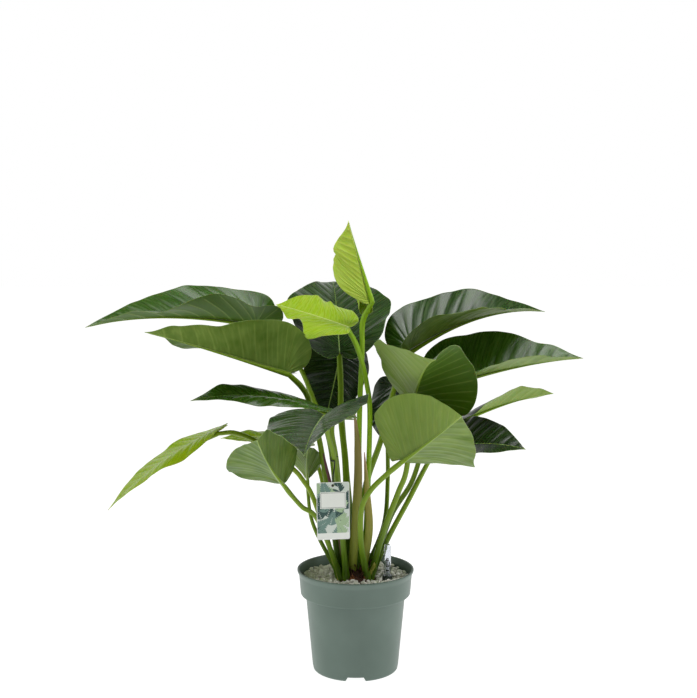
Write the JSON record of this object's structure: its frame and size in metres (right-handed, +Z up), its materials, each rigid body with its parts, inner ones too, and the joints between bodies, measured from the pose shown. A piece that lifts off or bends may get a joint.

+ + +

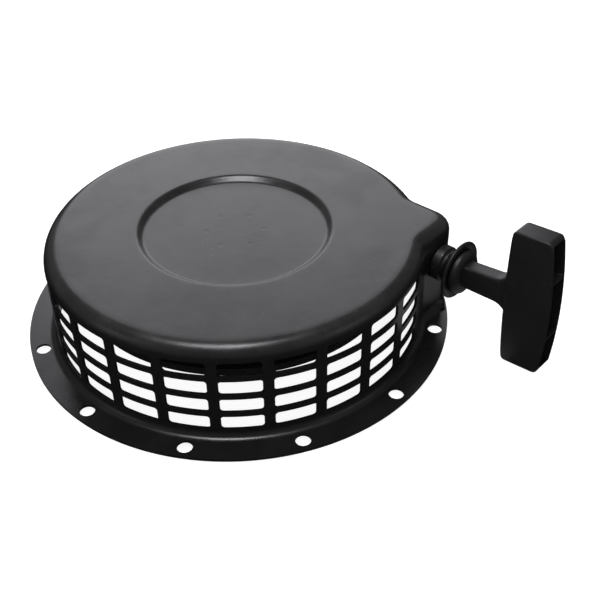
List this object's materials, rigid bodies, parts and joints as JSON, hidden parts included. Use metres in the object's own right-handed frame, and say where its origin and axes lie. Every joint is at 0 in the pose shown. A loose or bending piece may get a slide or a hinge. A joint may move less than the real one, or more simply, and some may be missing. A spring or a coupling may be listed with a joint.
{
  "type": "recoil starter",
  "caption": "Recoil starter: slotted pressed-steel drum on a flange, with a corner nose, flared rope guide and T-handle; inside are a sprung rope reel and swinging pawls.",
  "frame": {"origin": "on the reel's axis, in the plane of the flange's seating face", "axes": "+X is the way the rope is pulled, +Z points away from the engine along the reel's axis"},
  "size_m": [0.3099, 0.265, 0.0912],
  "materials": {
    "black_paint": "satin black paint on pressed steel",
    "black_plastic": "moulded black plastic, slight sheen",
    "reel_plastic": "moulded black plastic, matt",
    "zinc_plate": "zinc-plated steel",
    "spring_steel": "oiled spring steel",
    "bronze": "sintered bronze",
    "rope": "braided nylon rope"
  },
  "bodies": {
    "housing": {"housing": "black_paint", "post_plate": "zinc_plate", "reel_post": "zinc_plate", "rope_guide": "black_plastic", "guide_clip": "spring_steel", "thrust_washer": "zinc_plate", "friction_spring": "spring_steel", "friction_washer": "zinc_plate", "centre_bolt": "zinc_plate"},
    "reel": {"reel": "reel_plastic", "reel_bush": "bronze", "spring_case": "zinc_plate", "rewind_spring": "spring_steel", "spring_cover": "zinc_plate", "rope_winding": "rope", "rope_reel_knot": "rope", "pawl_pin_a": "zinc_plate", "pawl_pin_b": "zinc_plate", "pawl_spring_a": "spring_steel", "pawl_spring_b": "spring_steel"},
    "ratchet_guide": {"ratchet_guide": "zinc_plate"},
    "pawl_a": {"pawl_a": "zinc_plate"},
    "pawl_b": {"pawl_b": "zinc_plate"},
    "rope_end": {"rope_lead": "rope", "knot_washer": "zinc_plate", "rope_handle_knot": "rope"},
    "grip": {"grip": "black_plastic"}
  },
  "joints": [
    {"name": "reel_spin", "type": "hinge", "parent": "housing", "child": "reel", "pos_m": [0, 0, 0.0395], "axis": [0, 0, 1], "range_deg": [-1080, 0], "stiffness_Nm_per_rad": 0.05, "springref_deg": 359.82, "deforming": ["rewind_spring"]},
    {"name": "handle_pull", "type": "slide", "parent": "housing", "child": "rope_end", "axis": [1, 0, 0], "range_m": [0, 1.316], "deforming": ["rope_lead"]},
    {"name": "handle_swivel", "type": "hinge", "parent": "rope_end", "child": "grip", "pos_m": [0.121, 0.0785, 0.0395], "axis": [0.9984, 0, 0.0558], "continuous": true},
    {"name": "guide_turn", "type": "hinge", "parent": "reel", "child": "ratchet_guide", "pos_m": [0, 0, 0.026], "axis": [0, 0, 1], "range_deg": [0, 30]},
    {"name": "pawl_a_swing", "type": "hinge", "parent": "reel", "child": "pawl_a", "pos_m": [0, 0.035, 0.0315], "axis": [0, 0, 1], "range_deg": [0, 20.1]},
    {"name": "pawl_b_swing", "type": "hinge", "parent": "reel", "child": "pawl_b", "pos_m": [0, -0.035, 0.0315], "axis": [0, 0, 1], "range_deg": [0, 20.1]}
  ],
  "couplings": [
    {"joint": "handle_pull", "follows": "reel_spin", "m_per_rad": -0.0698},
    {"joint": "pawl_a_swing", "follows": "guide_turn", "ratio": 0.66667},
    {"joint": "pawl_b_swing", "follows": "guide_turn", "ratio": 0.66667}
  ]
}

+ + +

Directions =
What is the number of lines that contain "bodies"? Reply with that number alone.

Result for this exercise =
3